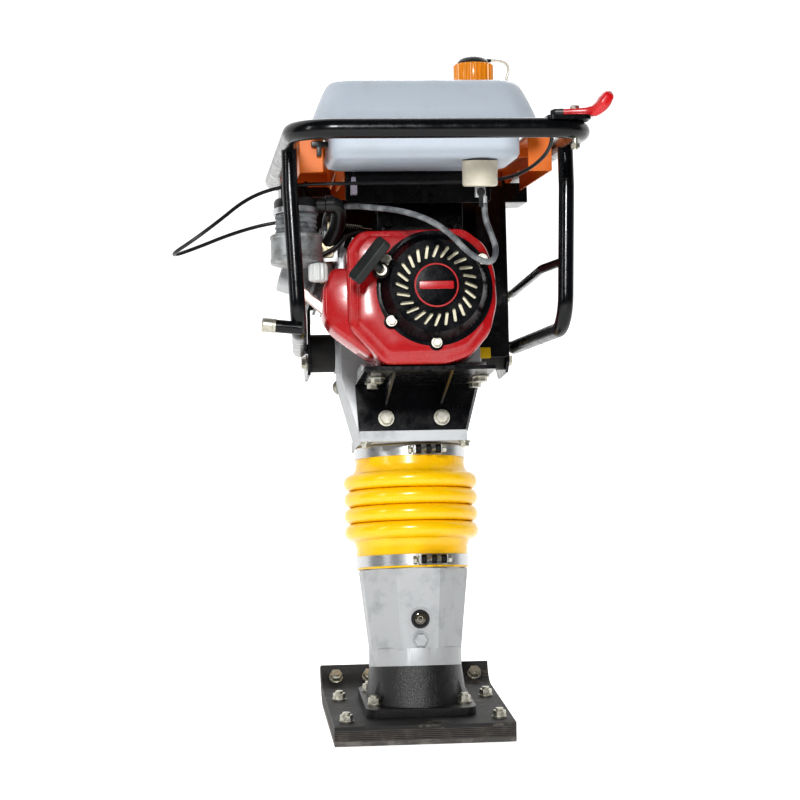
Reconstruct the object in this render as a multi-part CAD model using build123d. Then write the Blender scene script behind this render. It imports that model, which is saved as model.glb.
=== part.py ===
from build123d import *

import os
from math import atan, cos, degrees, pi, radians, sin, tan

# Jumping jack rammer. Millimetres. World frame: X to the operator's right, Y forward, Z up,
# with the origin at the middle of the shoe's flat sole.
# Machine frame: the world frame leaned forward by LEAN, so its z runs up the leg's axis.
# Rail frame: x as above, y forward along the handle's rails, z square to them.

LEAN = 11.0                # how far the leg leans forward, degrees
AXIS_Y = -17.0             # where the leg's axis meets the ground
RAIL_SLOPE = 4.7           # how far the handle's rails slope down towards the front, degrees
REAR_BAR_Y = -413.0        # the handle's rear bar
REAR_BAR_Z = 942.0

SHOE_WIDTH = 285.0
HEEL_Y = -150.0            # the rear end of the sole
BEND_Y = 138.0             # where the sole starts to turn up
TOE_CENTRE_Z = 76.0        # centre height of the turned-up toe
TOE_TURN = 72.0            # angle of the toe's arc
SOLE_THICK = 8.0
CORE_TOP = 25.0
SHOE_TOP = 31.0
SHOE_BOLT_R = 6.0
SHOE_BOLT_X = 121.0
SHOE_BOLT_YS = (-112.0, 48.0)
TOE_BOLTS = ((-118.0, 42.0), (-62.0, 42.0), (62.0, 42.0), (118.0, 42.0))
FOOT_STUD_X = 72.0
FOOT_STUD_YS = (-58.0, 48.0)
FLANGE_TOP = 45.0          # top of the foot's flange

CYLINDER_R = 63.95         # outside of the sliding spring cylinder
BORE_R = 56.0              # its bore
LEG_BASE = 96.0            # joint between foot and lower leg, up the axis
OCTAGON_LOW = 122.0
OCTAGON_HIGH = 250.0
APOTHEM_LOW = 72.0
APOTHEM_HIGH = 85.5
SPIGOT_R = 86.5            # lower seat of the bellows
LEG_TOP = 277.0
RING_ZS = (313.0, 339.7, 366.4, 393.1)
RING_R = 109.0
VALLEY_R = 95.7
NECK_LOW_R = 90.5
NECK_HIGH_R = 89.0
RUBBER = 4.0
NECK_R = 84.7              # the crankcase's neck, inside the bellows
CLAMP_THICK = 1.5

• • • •

--- Task requirements ---
Give an exact copy of all the data shown above.

--- Reply ---
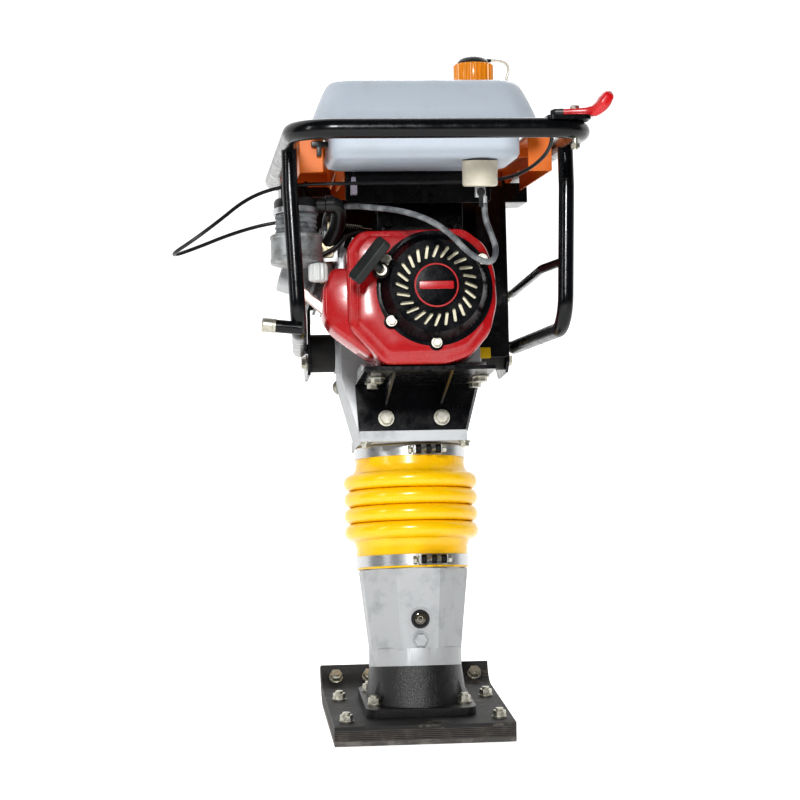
Reconstruct the object in this render as a multi-part CAD model using build123d. Then write the Blender scene script behind this render. It imports that model, which is saved as model.glb.
=== part.py ===
from build123d import *

import os
from math import atan, cos, degrees, pi, radians, sin, tan

# Jumping jack rammer. Millimetres. World frame: X to the operator's right, Y forward, Z up,
# with the origin at the middle of the shoe's flat sole.
# Machine frame: the world frame leaned forward by LEAN, so its z runs up the leg's axis.
# Rail frame: x as above, y forward along the handle's rails, z square to them.

LEAN = 11.0                # how far the leg leans forward, degrees
AXIS_Y = -17.0             # where the leg's axis meets the ground
RAIL_SLOPE = 4.7           # how far the handle's rails slope down towards the front, degrees
REAR_BAR_Y = -413.0        # the handle's rear bar
REAR_BAR_Z = 942.0

SHOE_WIDTH = 285.0
HEEL_Y = -150.0            # the rear end of the sole
BEND_Y = 138.0             # where the sole starts to turn up
TOE_CENTRE_Z = 76.0        # centre height of the turned-up toe
TOE_TURN = 72.0            # angle of the toe's arc
SOLE_THICK = 8.0
CORE_TOP = 25.0
SHOE_TOP = 31.0
SHOE_BOLT_R = 6.0
SHOE_BOLT_X = 121.0
SHOE_BOLT_YS = (-112.0, 48.0)
TOE_BOLTS = ((-118.0, 42.0), (-62.0, 42.0), (62.0, 42.0), (118.0, 42.0))
FOOT_STUD_X = 72.0
FOOT_STUD_YS = (-58.0, 48.0)
FLANGE_TOP = 45.0          # top of the foot's flange

CYLINDER_R = 63.95         # outside of the sliding spring cylinder
BORE_R = 56.0              # its bore
LEG_BASE = 96.0            # joint between foot and lower leg, up the axis
OCTAGON_LOW = 122.0
OCTAGON_HIGH = 250.0
APOTHEM_LOW = 72.0
APOTHEM_HIGH = 85.5
SPIGOT_R = 86.5            # lower seat of the bellows
LEG_TOP = 277.0
RING_ZS = (313.0, 339.7, 366.4, 393.1)
RING_R = 109.0
VALLEY_R = 95.7
NECK_LOW_R = 90.5
NECK_HIGH_R = 89.0
RUBBER = 4.0
NECK_R = 84.7              # the crankcase's neck, inside the bellows
CLAMP_THICK = 1.5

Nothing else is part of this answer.